Looks like the Denver Broncos in purple and Gold!!! I don't know if I like them, I kinda like the purple pants though!!!


----------



## KEN W (Feb 22, 2002)

Yeah....Denver or San Diego.....I like them.....course I'd like to see major league baseball teams wear softball style uni's.


----------



## Norm70 (Aug 26, 2005)

I kinda like them.
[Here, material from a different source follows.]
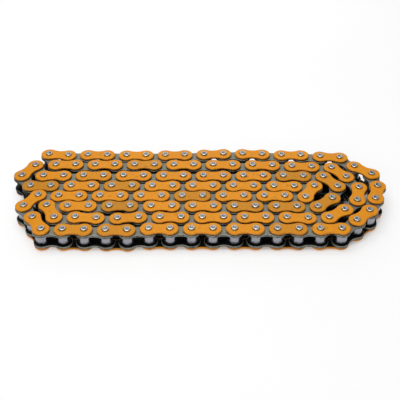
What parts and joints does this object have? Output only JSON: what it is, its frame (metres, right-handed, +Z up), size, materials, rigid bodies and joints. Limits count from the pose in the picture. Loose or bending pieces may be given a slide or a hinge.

Now maybe we can win 2 consecutive super bowls like denver.


----------



## Norm70 (Aug 26, 2005)

Or pick another ryan leaf tommorrow like San Diego.


----------



## Turner (Oct 7, 2005)

Now they will just "look good" when they get beat. oke:


----------



## MOB (Mar 10, 2005)

They will look much better when their dirty on the back side.


----------



## oklahomawatrfwlr (Jan 31, 2005)

badass...


----------



## SiouxperDave25 (Oct 6, 2002)

U...G...L...Y

They would have looked good in the XFL though.


----------



## taddy1340 (Dec 10, 2004)

Ugly uke:

The wife pointed out they need to cover up the winky in the first pic...pants maybe a little too tight.


----------



## KEN W (Feb 22, 2002)

Ugly???????

Now Packer Green and Gold is Ugly!! uke:


----------



## SODSUCKER (Mar 24, 2005)

uke: uke: uke: uke: 
Maybe they are getting ready for Arena football?


----------



## goosebusters2 (Jan 13, 2006)

I don't care what the uniforms look like as long as they win some games, I don't think changing the uniforms will help that.


----------



## woodpecker (Mar 2, 2005)

xxxxxxxxxxxxxxxxxxxx


----------



## djleye (Nov 14, 2002)

> I heard Red liked the way the end zone stains looked on the Broncos uniforms so he tried to imitate. Too bad the vikes won't get to see them on theirs.


Oh, there are _*end*_ stains on the Broncos uniforms allright!!!!


----------



## woodpecker (Mar 2, 2005)

xxxxxxxxxxxxxxxxxxxxxxxxxxxxx


----------



## djleye (Nov 14, 2002)

At least your headache started later in the year than my year round one!!!!


----------